From Washington’s perspective, it is important to note that recognition serves as a means of exerting pressure and a bargaining tool for President Biden. This sentiment arises from his feeling of being insulted during the American elections and his weariness of Netanyahu’s constant challenges. The advisors of President Biden are well aware that recognition holds symbolic and moral significance, but it does not carry any legal implications for Palestinian rights. The true objective here is to isolate Netanyahu further, particularly following the International Criminal Court’s decision to pursue his trial.

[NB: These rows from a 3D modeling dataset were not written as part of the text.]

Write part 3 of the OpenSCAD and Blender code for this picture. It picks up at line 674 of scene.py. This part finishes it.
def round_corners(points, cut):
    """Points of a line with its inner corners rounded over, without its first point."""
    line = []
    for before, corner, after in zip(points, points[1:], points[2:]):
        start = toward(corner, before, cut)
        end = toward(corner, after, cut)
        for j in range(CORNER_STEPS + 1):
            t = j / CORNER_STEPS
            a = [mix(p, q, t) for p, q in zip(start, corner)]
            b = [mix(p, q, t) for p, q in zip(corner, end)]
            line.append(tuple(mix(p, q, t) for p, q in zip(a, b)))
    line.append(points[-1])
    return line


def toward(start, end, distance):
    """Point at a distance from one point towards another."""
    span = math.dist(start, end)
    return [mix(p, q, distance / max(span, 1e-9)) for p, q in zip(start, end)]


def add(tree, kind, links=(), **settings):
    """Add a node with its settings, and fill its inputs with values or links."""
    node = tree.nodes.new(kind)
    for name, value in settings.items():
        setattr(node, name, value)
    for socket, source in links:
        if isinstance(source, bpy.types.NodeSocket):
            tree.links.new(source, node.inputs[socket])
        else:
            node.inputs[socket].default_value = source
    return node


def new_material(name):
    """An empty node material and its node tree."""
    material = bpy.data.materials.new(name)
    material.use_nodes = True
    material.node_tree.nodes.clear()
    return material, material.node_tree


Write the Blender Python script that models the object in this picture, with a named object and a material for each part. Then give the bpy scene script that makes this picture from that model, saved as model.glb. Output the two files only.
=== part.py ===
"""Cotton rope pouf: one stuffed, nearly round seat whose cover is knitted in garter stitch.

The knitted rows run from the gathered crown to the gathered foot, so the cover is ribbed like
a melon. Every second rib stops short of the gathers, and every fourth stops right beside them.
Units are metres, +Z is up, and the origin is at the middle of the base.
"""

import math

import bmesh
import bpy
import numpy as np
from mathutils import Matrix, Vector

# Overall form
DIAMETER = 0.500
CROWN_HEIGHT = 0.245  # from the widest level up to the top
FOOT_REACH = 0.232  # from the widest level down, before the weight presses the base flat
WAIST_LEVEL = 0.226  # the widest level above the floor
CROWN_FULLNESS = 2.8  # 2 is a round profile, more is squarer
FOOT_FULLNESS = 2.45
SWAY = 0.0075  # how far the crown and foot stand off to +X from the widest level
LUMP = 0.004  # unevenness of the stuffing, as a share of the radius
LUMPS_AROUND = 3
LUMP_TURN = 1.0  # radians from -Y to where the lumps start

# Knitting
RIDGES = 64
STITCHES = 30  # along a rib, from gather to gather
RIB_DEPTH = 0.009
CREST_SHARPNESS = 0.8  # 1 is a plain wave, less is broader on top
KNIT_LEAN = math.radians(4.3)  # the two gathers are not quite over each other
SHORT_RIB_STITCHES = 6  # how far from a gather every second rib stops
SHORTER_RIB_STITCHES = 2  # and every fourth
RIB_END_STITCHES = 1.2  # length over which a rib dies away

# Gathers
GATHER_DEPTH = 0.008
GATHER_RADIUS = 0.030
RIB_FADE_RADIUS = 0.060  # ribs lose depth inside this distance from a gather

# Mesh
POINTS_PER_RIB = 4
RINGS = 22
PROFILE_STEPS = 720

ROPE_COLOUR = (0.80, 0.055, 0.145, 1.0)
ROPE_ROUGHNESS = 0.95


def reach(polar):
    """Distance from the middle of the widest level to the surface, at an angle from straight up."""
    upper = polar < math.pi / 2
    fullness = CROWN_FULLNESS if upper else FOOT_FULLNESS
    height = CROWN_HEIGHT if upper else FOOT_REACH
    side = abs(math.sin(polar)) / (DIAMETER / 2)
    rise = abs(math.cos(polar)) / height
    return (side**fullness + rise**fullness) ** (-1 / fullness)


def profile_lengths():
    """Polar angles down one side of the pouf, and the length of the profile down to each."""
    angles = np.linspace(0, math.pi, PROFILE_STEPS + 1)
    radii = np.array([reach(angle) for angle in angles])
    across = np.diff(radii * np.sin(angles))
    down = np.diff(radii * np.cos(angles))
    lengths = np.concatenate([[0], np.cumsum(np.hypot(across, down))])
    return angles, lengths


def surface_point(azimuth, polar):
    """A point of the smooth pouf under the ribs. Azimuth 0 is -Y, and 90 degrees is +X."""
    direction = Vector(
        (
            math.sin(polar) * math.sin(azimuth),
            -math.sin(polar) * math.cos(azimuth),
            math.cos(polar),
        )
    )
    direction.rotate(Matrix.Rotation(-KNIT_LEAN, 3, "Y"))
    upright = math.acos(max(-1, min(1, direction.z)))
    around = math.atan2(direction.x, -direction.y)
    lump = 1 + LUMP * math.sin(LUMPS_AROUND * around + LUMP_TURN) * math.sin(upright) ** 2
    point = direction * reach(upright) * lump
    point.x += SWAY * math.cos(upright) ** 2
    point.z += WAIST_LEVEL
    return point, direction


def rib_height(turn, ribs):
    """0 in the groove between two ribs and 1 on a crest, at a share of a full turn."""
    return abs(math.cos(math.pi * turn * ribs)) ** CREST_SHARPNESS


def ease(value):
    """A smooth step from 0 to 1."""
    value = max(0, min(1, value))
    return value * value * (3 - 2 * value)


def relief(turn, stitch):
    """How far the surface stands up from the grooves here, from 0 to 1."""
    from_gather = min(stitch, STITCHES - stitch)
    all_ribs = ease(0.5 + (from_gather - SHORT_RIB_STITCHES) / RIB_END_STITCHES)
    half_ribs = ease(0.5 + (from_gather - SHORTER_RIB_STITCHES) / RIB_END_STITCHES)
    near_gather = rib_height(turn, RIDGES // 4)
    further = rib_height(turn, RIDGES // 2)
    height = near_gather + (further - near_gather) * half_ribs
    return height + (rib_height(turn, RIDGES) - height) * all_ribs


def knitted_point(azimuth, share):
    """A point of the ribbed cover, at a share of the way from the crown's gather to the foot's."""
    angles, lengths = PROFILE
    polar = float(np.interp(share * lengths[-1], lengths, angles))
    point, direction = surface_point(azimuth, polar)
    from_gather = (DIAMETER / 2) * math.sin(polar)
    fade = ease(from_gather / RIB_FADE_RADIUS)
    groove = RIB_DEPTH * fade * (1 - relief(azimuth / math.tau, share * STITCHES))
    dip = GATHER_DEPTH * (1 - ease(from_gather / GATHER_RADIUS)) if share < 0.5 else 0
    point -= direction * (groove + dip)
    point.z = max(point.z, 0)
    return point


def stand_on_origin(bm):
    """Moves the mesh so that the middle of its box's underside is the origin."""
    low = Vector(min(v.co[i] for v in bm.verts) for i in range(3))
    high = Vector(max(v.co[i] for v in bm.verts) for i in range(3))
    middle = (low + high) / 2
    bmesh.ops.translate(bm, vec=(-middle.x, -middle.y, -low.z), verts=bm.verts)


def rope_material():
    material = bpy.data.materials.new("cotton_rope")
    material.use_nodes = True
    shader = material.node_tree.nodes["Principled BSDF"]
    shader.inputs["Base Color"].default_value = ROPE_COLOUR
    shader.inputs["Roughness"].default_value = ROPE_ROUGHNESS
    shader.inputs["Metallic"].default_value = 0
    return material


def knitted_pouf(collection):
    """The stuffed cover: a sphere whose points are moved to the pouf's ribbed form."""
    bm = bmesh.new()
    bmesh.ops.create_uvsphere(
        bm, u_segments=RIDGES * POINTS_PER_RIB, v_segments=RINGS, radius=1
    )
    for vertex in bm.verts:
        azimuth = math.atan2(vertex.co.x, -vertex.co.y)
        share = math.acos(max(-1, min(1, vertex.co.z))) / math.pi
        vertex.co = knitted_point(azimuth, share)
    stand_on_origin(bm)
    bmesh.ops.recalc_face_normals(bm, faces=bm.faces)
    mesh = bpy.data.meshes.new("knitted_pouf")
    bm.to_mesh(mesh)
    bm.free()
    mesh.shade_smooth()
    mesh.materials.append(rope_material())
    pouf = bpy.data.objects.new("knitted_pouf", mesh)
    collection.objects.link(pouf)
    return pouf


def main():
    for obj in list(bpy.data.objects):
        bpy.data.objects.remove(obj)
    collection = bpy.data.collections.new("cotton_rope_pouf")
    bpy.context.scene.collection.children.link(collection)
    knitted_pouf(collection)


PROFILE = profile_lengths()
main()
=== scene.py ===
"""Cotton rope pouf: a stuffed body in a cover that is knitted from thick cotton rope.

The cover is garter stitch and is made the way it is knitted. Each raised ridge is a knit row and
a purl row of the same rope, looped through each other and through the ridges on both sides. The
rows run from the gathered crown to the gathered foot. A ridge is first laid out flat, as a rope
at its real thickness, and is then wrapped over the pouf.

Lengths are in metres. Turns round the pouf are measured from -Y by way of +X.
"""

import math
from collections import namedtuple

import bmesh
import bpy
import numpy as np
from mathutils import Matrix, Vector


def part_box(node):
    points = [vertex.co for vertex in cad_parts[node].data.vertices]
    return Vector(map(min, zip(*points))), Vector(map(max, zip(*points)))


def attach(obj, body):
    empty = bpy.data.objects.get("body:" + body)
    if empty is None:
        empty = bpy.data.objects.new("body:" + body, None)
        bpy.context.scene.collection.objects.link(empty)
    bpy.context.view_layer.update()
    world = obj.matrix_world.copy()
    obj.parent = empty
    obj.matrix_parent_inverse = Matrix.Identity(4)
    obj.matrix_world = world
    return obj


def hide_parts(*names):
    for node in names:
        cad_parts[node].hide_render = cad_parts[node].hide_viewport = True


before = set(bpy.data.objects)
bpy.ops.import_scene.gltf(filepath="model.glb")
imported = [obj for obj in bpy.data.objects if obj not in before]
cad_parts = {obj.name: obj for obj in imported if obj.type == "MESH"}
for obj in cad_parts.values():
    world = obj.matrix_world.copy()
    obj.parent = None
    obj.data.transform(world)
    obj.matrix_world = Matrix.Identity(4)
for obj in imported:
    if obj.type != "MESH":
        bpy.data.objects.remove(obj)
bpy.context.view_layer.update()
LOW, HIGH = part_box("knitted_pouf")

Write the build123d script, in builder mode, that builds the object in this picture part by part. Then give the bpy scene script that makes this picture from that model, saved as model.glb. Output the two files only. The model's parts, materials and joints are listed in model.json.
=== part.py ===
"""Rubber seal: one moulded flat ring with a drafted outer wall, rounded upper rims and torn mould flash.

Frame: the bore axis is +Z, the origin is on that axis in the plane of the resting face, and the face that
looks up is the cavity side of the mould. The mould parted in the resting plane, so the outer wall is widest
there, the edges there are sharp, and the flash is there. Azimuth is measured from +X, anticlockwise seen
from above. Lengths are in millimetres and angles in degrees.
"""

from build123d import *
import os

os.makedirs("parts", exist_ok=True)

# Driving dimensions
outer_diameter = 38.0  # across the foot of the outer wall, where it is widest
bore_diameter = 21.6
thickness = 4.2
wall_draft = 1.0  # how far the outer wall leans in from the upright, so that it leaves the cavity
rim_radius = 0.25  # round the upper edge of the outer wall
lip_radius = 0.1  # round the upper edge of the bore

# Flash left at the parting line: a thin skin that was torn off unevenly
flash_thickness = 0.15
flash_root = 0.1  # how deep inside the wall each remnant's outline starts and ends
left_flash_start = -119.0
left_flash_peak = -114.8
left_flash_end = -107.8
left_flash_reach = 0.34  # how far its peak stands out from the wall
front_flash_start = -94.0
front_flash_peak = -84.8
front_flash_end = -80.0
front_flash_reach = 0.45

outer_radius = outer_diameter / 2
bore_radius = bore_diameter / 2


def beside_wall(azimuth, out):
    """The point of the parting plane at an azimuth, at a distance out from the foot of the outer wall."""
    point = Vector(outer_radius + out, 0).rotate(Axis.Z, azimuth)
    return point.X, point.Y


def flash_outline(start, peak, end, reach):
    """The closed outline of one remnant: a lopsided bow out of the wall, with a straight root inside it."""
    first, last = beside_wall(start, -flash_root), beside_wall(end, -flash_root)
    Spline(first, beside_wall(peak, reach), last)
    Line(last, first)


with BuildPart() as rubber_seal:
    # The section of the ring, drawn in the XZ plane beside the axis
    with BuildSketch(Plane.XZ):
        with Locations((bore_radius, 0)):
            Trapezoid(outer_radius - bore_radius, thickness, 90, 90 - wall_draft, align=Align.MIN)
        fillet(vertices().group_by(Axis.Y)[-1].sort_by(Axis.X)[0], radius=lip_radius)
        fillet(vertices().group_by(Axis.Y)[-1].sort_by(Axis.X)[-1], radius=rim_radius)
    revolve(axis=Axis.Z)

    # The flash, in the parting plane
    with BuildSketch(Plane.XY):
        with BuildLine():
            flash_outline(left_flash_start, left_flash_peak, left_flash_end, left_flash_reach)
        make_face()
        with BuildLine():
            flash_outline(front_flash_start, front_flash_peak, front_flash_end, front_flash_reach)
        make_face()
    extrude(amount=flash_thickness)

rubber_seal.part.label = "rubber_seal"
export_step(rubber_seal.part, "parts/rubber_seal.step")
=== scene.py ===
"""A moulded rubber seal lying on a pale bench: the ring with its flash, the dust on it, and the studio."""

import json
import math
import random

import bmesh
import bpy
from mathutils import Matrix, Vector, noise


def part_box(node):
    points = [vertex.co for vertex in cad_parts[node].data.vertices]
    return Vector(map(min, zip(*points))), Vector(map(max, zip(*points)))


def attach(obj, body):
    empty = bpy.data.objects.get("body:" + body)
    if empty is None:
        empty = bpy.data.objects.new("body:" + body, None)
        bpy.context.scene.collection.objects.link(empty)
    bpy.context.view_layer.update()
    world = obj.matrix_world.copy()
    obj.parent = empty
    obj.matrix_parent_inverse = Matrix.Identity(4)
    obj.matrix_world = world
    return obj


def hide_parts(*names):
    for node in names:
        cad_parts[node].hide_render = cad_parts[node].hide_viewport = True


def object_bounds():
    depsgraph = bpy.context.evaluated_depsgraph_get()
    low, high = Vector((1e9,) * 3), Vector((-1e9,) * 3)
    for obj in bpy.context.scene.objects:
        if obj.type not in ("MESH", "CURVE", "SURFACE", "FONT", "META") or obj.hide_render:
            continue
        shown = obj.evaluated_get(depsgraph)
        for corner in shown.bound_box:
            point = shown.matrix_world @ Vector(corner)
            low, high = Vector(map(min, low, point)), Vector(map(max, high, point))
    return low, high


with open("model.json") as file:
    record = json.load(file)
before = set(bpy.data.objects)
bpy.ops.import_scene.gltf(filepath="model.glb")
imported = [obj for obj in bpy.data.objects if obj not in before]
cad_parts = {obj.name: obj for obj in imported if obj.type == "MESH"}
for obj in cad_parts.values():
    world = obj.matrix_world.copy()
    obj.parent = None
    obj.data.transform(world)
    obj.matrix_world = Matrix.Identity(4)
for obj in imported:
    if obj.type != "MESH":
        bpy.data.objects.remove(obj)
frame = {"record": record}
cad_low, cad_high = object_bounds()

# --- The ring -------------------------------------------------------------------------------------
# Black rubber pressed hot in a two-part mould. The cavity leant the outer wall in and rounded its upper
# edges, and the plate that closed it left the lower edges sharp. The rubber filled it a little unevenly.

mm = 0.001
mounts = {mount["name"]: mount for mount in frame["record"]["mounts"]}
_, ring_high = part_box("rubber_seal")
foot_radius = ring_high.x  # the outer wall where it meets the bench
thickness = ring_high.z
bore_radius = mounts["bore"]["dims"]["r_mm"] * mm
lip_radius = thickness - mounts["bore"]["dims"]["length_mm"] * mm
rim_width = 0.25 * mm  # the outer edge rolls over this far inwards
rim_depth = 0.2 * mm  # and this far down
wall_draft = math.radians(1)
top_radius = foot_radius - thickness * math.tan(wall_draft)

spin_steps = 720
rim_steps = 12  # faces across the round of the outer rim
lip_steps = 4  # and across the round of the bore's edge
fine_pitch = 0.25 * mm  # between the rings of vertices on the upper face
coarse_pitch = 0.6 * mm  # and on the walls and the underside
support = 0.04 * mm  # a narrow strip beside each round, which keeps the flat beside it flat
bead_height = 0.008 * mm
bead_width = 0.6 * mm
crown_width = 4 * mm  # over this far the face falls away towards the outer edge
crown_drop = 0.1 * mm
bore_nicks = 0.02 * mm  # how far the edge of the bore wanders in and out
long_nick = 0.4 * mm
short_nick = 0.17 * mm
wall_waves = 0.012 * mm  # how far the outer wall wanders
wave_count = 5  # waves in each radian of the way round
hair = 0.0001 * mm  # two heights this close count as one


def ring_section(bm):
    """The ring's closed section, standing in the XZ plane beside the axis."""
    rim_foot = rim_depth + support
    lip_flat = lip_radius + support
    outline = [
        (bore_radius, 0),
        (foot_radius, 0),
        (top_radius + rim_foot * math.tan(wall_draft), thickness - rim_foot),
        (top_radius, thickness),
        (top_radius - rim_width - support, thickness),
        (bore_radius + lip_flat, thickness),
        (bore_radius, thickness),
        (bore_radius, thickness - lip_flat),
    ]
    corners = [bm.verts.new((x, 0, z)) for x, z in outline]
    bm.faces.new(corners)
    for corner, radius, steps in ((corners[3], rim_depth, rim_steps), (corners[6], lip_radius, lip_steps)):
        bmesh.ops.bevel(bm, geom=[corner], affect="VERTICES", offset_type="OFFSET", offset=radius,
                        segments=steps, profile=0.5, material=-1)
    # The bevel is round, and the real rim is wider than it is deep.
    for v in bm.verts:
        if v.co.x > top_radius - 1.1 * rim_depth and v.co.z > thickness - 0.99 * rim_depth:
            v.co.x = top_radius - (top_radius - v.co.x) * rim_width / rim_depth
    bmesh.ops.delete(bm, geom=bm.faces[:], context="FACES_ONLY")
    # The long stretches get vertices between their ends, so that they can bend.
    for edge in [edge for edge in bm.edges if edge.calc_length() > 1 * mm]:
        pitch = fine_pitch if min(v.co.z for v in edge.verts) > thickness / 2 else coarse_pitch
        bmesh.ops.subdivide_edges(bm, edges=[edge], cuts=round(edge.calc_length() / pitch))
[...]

The relationship between Biden and Netanyahu has been steadily deteriorating for about two months since the beginning of the war in Gaza. Biden’s arrival in Israel shortly after the 7 October attack, accompanied by his naval fleets, was seen as an unprecedented show of solidarity. Disagreements arose between the two leaders due to the excessive use of Israeli force, which did not lead to any significant progress on the ground. The entry of Israeli tanks into Palestinian Rafah escalated the differences to a public confrontation. While tensions over the impending Israeli attack on Rafah had been building since last February, frustration among Biden administration officials grew significantly when Netanyahu refused to change course after defending his country against over three hundred Iranian missiles and drones on 13 April.

The dispute revolved around two fundamental questions: how to bring an end to the conflict and how Israel envisions the future of Gaza after the war. The Biden administration faced challenges in obtaining specific answers, partly due to the complexities within the Israeli government and partly due to the changing military plans on the ground. Consequently, no concrete resolution was achieved. The differences between the two sides have been exacerbated by the White House’s belief that Netanyahu has employed exaggerated political and military tactics, thereby compromising Israel’s security and exposing it to threats from distant regions. The US administration criticizes Netanyahu for prioritizing tactics over strategy, which included the release of hostages with only partial success and targeted killings of Hamas fighters and leaders. However, how these tactics were executed resulted in increased international opposition and unnecessary casualties, while leaving the top Hamas leadership unharmed.

The White House maintains that peace agreements are far more sustainable and economical than engaging in war. They highlight the significance of advancing the Abrahamic Accords initiated by former President Trump with Arab leaders and Israel. A comprehensive agreement between Tel Aviv and the largest Arab oil country in the region is seen as a crucial step towards enhancing Israel’s stability and security, surpassing even the most successful Rafah process against Hamas.

The White House reaffirmed the credibility of its vision by observing the return of Hamas fighters in previously cleared areas of Gaza, such as Khan Yunis, which were under the control of Israeli forces. It is believed that Hamas leader Yahya Sinwar is currently hiding in this region. American officials believe that their strategy involves Israel closing the Egyptian border with Gaza and targeting Hamas leaders without engaging in large-scale operations that result in unnecessary casualties. Following this, an international or Arab force would be responsible for ensuring security in Gaza, while Israel collaborates with other parties to establish a Palestinian leadership structure capable of exerting pressure on Hamas. Subsequently, all parties would reach a consensus on a path that leads to the formation of a Palestinian state, and efforts would intensify towards achieving Saudi normalization and restructuring the regional security framework.

The strategic advantage of Israeli-Saudi normalization in maintaining security within the region is evident. However, Netanyahu and his government face a significant dilemma as they navigate conflicting goals. On one hand, they pursue normalization; on the other hand, they aim to eliminate Ras Sinwar and secure the release of hostages. Achieving both simultaneously presents formidable obstacles.